=== Work to complete ===
Your answer should consist solely of the lines from the one with "What build123d script" through the one with "# Heights below", copied exactly, endpoints included.
--- Begin Dataset rows ---
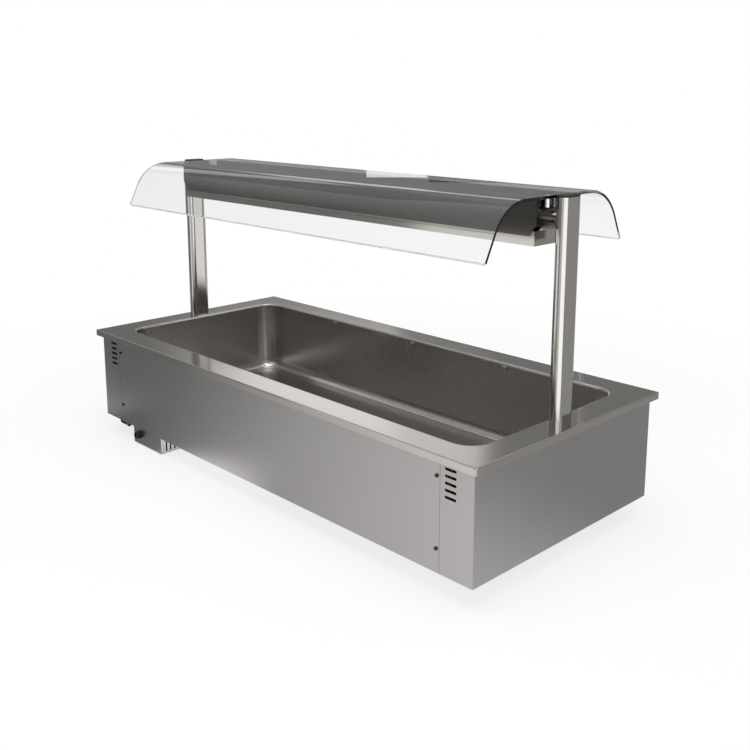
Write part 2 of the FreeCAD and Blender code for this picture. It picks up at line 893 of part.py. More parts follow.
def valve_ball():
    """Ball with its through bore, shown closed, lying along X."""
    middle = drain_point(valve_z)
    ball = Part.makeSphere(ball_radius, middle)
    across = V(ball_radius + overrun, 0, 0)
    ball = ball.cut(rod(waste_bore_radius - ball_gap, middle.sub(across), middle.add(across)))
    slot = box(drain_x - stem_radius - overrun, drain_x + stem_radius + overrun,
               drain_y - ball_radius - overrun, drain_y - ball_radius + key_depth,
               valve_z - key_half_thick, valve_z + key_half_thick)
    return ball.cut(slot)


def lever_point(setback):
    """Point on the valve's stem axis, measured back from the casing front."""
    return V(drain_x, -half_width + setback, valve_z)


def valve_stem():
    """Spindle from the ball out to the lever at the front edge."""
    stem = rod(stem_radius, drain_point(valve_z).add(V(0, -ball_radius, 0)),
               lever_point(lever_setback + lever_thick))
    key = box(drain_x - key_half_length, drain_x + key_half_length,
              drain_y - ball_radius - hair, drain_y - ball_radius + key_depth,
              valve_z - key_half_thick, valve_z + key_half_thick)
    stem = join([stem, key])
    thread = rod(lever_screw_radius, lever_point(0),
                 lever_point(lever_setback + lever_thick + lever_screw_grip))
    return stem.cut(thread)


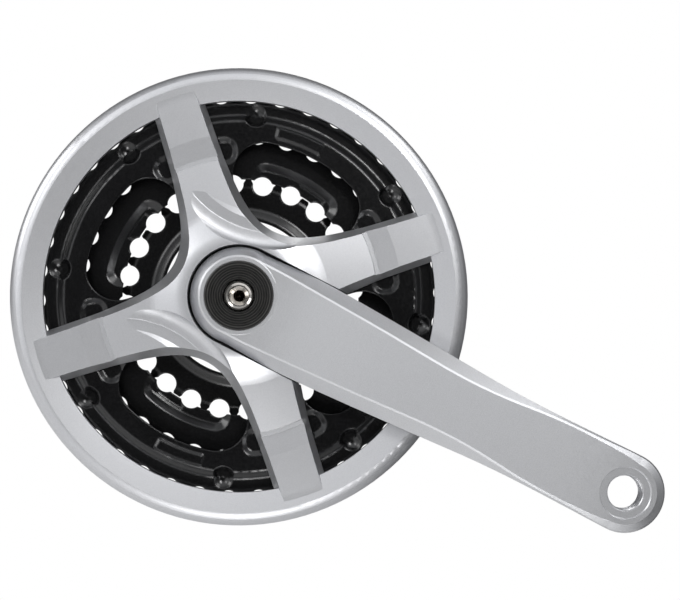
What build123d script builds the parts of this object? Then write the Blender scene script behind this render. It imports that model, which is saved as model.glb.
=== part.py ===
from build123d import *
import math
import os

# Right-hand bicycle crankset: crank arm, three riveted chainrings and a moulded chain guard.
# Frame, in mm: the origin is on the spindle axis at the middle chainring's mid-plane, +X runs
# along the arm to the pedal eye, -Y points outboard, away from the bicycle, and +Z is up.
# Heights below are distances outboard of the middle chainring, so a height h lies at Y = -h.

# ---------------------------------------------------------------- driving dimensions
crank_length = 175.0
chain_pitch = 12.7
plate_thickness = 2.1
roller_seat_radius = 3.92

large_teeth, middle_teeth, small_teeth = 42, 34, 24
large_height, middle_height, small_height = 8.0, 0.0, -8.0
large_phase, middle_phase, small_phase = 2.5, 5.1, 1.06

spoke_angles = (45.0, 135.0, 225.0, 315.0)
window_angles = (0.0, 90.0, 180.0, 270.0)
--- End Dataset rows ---
=== Final answer ===
What build123d script builds the parts of this object? Then write the Blender scene script behind this render. It imports that model, which is saved as model.glb.
=== part.py ===
from build123d import *
import math
import os

# Right-hand bicycle crankset: crank arm, three riveted chainrings and a moulded chain guard.
# Frame, in mm: the origin is on the spindle axis at the middle chainring's mid-plane, +X runs
# along the arm to the pedal eye, -Y points outboard, away from the bicycle, and +Z is up.
# Heights below are distances outboard of the middle chainring, so a height h lies at Y = -h.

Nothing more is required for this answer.